Posted by Neil Paine on December 16, 2009
"Q: With just three games left, do you think both the Saints and the Colts will go undefeated the rest of the way and play each other in the Super Bowl? -- Logan (Reno, Nev.)"
"A: Logan, I think there is a better chance that each team will go unbeaten in the regular season than there is that these two teams will play in the Super Bowl. The Super Bowl matchup many expect on Dec. 16 is seldom the one that materializes in late January or early February. Don't know which team it'll be, don't know when it'll be, but one of these teams will stub its toe in the postseason. If memory serves me correctly, the last time two No. 1 seeds met in the Super Bowl was in 1993, when the Cowboys beat the Bills. Rarely happens."

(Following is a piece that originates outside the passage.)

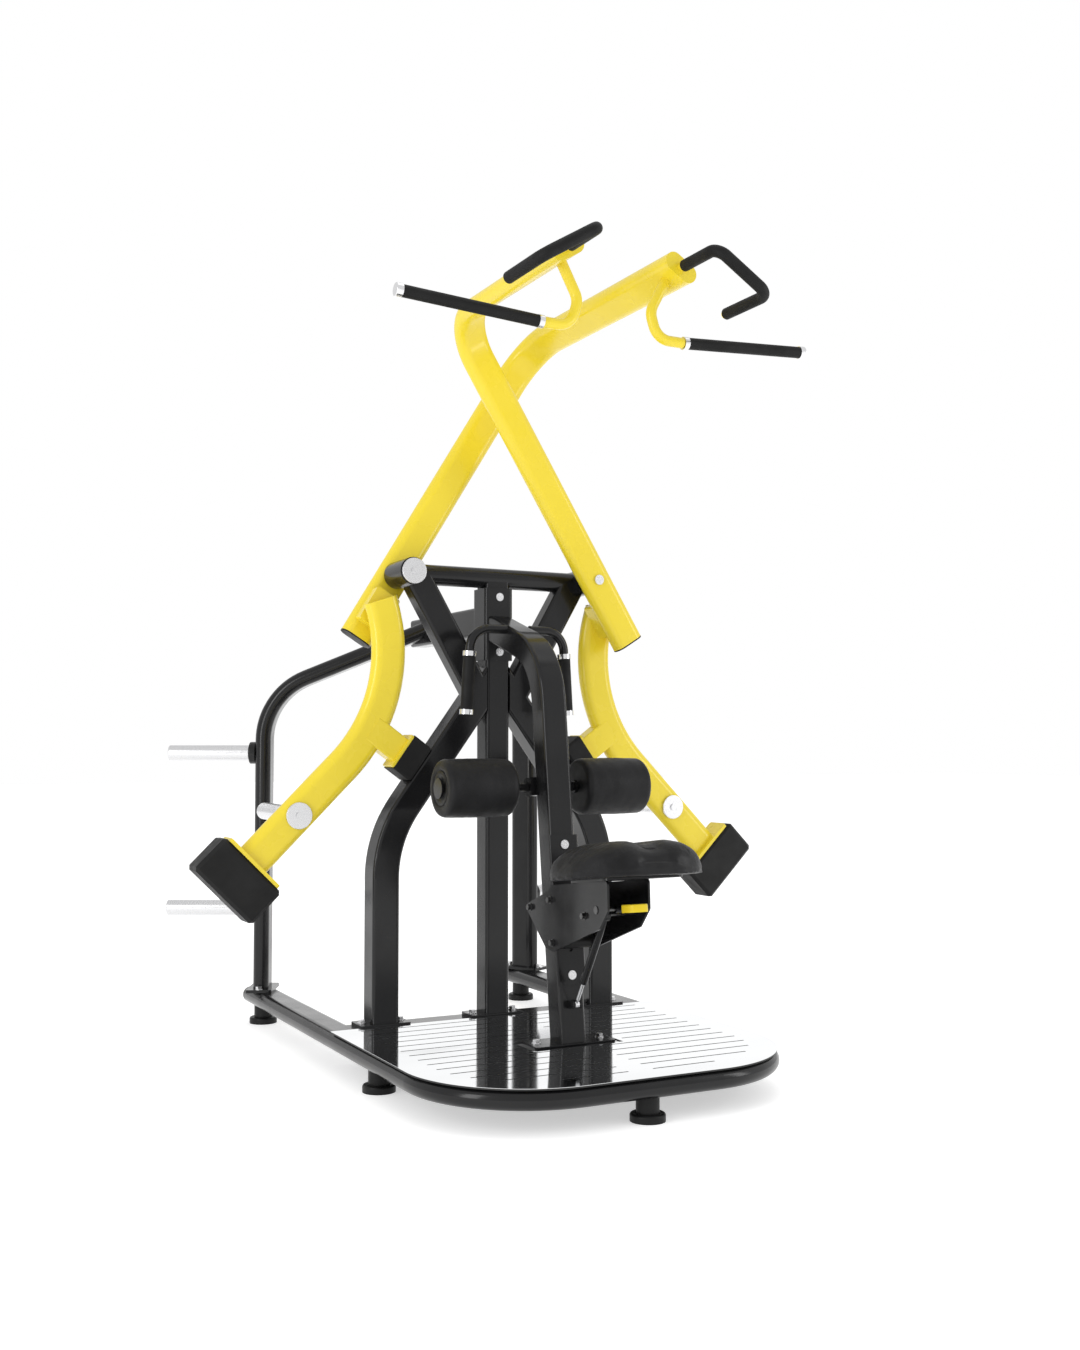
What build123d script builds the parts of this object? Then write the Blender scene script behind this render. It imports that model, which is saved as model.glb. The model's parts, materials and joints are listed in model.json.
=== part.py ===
from build123d import *
from math import cos, degrees, radians, sin, sqrt
import os

# Plate-loaded lat pulldown machine, millimetres.
# X runs across the machine, +Y from the user towards the storage posts, +Z up.
# The origin is on the floor, in the middle of the machine's footprint.
os.makedirs("parts", exist_ok=True)

# ---- Driving dimensions ----
WALL = 3.0
OVAL_LONG = 100.0
OVAL_SHORT = 50.0
FIT = 0.05
BODY_GAP = 0.5

RAIL_X = 470.0
RAIL_LONG = 100.0
RAIL_SHORT = 50.0
RAIL_Z = 84.0
RAIL_REAR_Y = 840.0
RAIL_FRONT_Y = -840.0
RAIL_CORNER_R = 280.0
PLUG_T = 4.0
RAIL_TOP = RAIL_Z + RAIL_SHORT / 2

FOOT_R = 44.0
FOOT_H = 20.0
FOOT_NECK_R = 29.0
REAR_FOOT_Y = 780.0
MID_FOOT_Y = -269.0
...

My stat-sense was tingling, so I decided to set up a Monte Carlo simulation to see if what Schefter claimed, that Indy and New Orleans both going 16-0 was more likely than them eventually meeting up in the Super Bowl, was true. Using each team's current Pythagorean W% (and a 58.7% home-field advantage, the league-wide rate in 2009) to predict game-by-game outcomes, I simulated the rest of the regular-season and the playoffs 10,000 times, using authentic seedings, matchups, etc. (except that all ties in the standings were broken by Pyth%). Here's what I found:
|Simulations||Colts go 16-0||Saints go 16-0||Both go 16-0||Colts in SB||Saints in SB||Both in SB||Both 16-0, in SB|
So it turns out that Schefter was, in fact, correct -- provided both teams try their hardest to win all of their remaining games, there's a 26.6% chance both the Saints and Colts finish the regular season 16-0, compared to just a 22.1% chance that the two teams meet up in February. And, of course, there's always a 5.8% chance that both teams go into the big game with no losses, in which case there's a 100% probability that Mercury Morris' head would explode.